Your goal: Lift out all lines below that contain "code".

Given entries:
START
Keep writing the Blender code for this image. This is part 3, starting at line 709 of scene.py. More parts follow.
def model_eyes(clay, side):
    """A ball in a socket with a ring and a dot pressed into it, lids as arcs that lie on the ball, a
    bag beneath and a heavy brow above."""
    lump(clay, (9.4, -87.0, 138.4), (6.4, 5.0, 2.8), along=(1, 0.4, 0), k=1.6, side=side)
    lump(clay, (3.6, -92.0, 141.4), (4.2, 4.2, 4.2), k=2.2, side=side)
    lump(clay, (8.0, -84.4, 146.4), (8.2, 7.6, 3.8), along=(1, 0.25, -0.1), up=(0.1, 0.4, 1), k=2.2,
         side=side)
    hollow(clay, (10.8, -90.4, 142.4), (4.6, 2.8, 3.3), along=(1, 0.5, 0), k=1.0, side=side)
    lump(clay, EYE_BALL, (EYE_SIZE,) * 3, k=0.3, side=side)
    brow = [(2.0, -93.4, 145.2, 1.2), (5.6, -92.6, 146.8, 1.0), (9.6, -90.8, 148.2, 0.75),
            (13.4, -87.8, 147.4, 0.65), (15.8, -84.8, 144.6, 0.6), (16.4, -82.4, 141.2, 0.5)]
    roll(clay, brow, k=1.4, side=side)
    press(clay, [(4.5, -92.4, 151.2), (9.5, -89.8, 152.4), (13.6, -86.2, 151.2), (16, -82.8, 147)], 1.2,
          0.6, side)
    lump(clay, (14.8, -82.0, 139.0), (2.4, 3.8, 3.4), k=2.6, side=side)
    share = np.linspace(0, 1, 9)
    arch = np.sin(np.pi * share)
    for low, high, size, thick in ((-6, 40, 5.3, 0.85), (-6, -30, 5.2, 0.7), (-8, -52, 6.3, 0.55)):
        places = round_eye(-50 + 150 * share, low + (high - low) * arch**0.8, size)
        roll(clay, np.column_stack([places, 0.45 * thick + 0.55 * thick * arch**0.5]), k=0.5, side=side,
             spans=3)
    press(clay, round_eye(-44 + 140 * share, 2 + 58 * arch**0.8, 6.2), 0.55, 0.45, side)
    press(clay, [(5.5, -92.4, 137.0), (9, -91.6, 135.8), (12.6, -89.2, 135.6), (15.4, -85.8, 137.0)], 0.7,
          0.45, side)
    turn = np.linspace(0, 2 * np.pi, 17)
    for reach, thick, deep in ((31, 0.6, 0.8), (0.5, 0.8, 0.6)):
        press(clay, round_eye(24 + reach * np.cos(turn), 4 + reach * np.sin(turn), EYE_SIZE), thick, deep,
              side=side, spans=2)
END
START
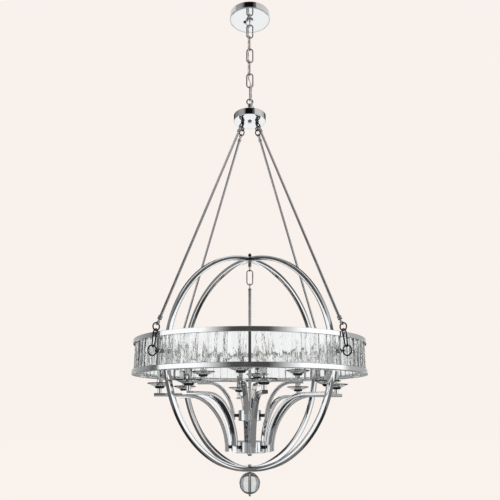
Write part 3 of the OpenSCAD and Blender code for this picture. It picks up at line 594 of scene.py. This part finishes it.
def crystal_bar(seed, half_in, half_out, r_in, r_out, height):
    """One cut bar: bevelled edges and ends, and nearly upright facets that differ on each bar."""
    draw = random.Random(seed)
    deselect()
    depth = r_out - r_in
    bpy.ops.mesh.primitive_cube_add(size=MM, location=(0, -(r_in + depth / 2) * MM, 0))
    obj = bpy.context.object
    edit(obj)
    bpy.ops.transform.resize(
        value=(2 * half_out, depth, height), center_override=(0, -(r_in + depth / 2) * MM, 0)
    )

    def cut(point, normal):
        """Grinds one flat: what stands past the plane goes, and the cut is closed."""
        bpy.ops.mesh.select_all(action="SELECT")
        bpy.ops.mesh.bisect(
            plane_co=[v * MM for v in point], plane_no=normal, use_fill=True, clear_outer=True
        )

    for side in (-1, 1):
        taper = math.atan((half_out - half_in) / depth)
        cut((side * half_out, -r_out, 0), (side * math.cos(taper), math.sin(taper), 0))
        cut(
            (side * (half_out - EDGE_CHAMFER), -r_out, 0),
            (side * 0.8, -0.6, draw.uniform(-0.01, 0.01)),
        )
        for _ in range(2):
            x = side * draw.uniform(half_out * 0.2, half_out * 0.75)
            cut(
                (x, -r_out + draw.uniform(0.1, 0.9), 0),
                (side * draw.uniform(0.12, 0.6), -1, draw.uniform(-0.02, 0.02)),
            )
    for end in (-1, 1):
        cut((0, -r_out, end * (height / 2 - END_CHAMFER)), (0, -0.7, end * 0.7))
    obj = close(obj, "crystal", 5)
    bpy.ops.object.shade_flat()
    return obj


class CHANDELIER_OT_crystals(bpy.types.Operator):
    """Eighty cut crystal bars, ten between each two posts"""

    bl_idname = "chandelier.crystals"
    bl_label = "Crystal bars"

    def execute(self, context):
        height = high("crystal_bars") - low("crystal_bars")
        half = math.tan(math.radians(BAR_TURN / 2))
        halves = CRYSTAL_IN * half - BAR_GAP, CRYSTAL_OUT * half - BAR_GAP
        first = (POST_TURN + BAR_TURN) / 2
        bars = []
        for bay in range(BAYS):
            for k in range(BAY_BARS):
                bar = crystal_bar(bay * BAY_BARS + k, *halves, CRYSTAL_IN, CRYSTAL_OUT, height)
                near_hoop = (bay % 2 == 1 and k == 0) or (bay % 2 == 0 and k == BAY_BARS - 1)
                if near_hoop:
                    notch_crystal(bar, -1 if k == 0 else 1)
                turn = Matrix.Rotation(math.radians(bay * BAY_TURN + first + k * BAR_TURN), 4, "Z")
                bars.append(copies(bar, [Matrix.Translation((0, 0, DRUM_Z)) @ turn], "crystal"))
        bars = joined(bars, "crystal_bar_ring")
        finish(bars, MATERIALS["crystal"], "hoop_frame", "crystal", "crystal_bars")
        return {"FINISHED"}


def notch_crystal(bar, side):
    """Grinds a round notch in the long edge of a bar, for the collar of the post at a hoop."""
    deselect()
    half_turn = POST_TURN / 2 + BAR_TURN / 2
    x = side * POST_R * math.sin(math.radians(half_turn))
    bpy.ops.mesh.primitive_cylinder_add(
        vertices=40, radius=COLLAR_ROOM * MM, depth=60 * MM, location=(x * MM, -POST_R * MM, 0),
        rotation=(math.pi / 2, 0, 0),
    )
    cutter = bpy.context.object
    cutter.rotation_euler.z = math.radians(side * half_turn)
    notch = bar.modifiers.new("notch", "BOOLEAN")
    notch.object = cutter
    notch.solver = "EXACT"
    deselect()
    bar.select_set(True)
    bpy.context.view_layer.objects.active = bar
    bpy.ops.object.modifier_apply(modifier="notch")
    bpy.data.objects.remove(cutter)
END
START
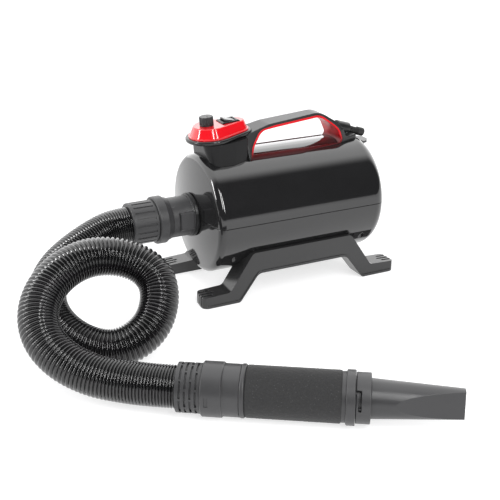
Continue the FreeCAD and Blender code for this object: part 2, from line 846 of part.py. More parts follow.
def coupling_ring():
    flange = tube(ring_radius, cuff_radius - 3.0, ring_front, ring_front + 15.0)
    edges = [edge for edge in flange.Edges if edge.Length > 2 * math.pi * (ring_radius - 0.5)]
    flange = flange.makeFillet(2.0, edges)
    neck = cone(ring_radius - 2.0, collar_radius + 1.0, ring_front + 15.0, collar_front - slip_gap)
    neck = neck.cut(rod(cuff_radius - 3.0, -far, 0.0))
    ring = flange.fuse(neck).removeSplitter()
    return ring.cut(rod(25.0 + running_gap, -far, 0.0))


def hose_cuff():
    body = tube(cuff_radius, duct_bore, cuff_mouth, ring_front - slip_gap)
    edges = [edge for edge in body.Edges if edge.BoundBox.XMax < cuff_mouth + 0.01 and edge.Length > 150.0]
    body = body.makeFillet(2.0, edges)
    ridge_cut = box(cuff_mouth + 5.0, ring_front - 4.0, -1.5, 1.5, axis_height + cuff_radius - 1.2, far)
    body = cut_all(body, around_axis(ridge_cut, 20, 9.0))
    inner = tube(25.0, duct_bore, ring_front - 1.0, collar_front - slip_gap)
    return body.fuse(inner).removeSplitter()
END
Response to this exercise:
Keep writing the Blender code for this image. This is part 3, starting at line 709 of scene.py. More parts follow.
Write part 3 of the OpenSCAD and Blender code for this picture. It picks up at line 594 of scene.py. This part finishes it.
Continue the FreeCAD and Blender code for this object: part 2, from line 846 of part.py. More parts follow.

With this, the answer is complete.